With this man, as with all those that followed him, pacing the streets looking for issues, standing burly by exits or rushing gesticulating from doors, the response I thought wisest was slippery co-operation, appear at the same time polite, helpful, interested, and yet withhold as much as possible, make no more promises than necessary, express interest in the rules of the place - which required no faking on my part - and yet, once they were gone, ignore them.




Some of the rules, apart from those outlined above, and remembering that contradiction was central to their application, proved to run something like as follows: people dressed in standard-issue business suits enjoyed a basic right to photograph unhindered, though presumably this could be withdrawn should they step outside the expected roles of, for instance, memorialising a business trip at the entrance to a bank HQ visited, or snapping a scene for wives and children at home; photographing the water of the old docks was actively encouraged, though for some reason other than guarantee against further harassment, which was as prompt as at any other scene; retail outlets were strictly off limits, and, lastly, permits were available via the press office, who would drag out the procedure, asking what exactly one sought to photograph at what exact time, though with the proviso that most places were ruled out, what photographic equipment would be used, the purpose, etc., in a game of patience which, in this case, I won, they themselves withdrawing from communication presumably out of boredom before the final details had been worked out, though I didn't let this trouble me, having by then finished the job anyway.


As it's abundantly clear that no terrorist will be hindered by the inability to take photographs, it would be a mistake to believe the danger the Wharf seeks to dispel is that of acts preparatory to terrorism. The absurdity of the overreaction is simply too clear even to imagine that. As the furious response of, say, a be-suited guard to a bemused family of tourists posing in the vicinity of his revolving door for a street shot made clear, the act itself is the object of their hatred, and without any proportion to its consequences - blindly.




Not until my last day there - Saturday, that completely different atmosphere, when the purpose of the place becomes still more obscure, and, as such, a focus of greater interest, clearer - did I get the opportunity to grasp photographically the object of this blindness itself.

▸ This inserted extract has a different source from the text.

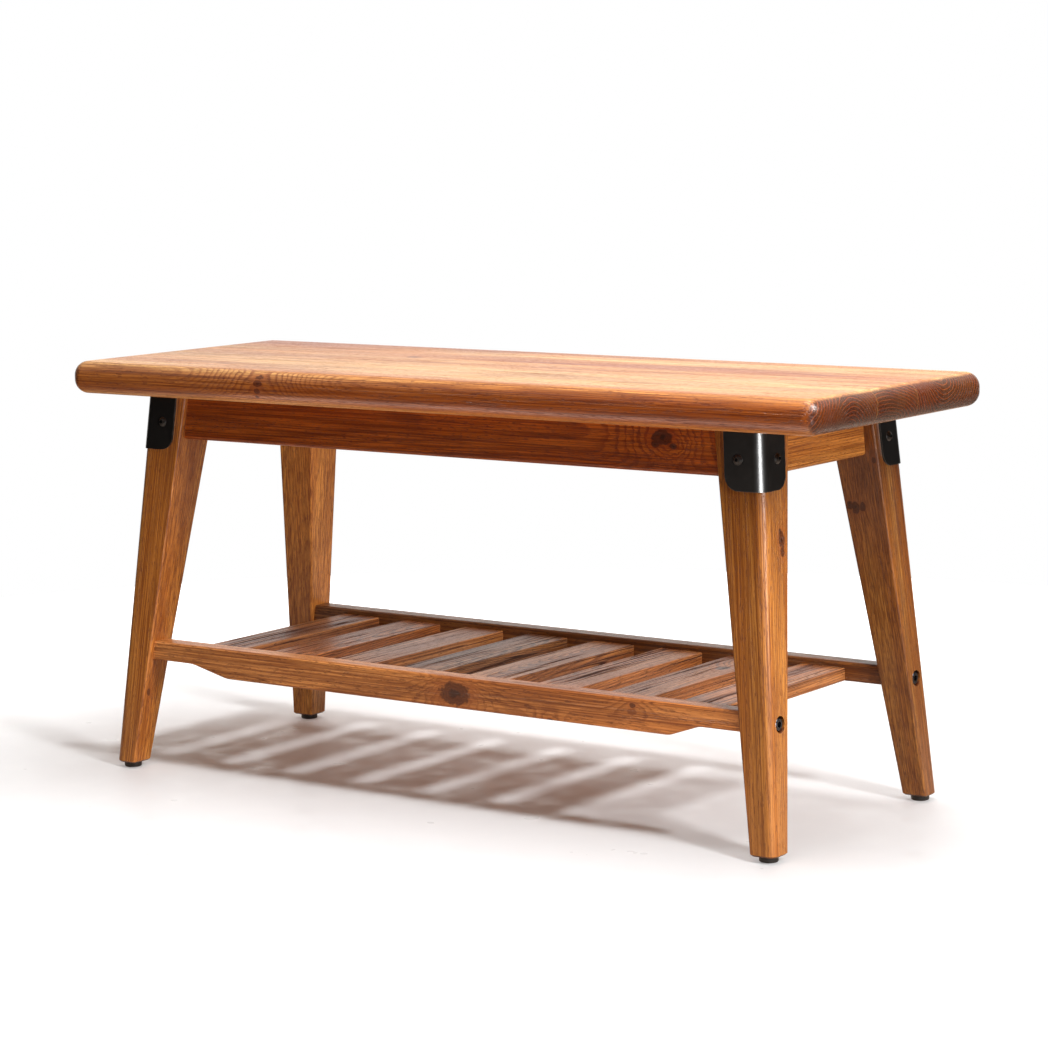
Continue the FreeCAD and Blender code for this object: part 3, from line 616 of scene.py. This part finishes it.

If the original purpose of the visit had been, as I say, to capture the panorama, all sight of this idea had long been lost, the behaviour of the guards having distracted me for days, pushed me to research their limits, the effect these had on the images, the space shot, behaviour - that of others and my own; above all, what was behind it, these rigid injunctions half applied, proffered permissions that never came, inconsistencies to the point of whim, one guard placing a not usually where another a never, one allowing what another forbade.



These days I spent wandering this Isle that isn't an isle, and yet, though belonging to London, studiously not, that is. Because the first thing that must be remarked of this corner of East London is the numerous means it employs to suggest it isn't, from the bizarre arrays of clocks displacing its time zone abroad to the toy-town aesthetic, Charliesque checkpoints, retail blingery, price, wage and finally legal exception cutting it off from the rest.



It wasn't till a Saturday I finally entered the museum, getting directions to the panorama at the desk, though I had to revise my intention of photographing it, as here, in distinction to the main site at London Wall, featuring in the previous post, for instance, for their Vauxhall recreation, a no photograph policy's operated, appropriately enough. There, on the wall, I found as instructed the image, shiny, screwed to a wall, and, on closer inspection, a photograph, no less, the original having been shifted. Still, I take the time to look slowly, admire the detail, the reproduction no less useful than the original, though without the installation I recall in the round, recall having visited all those years ago with the Archaeologist in our early days, before we'd lost touch, and then, meeting again, begun blogging together, before blogs even existed, reproducing at least something of what the original set out to achieve. The logic of these things is dependent on the viewer's at the same time viewing what their eyes tell them must be the real thing, and yet being instructed by other details that it's not, a panorama no good of course, if you mistake it for the real, who'd pay to see the real, in distinction to this thing that as exactly as possible reproduces it? There must be that little twinge, the detail that says the buildings here are not buildings, the ways on this land are not ways, this is only a representation, usual life in suspense.



Winding down through the museum, then, I took the opportunity to browse through the displays on the Docklands development, try to uncover something of what the Enterprise Zone meant, the handing of public land over to private investors along with incentives, the extraordinary dispensations as to planning, financing, and transport, the encouragement to think of it as a place apart, a new New World, island without natives, cities of gold, the dreams of a virgin land, strange designations, and, in refrain, the permanent threat of a fall in prices, the endless search for an edge.




On the way out, I took the opportunity to photograph an image from a conversation I'd had on an early day. I'd been trying to take a shot involving shadows and light on some coloured gauze, passers by transparent from motion above. A woman of East-Asian appearance waiting at a bus stop there had smiled, expressed interest in what I was doing. She'd just emerged from Credit Suisse, but details in her appearance suggested she was both of and not of the island, regular visitor, perhaps, from a company based abroad. Perhaps it was just her using the bus, means of transport intended, surely, not for Wharfers proper, but for the cleaners, barworkers, security invited in to serve needs. As ever in these circumstances I was slightly embarrassed about my activities, but let her see the disappointing results, explained what I'd been trying to achieve. The conversation drifting to the specific qualities of the Wharf, I took the opportunity to seek to gauge her reaction to a sign I'd seen posted within the shelter where we stood, almost Brechtian in its eagerness to dispel the illusion elsewhere carefully maintained: This is private land, and no right of way, public or private, is acknowledged over it. The ways of this land have NOT been dedicated as highways, bridleways or footpaths, nor has there been any intention so to dedicate them. All resemblance to real footpaths, bridleways or highways, public squares, promenades or streets is coincidental. The woman had smiled knowingly, though of what I couldn't tell, whether an islander's smile to the foreigner, after all, or one to another. And on the weekends they board the buses and search, she said, even under the seats.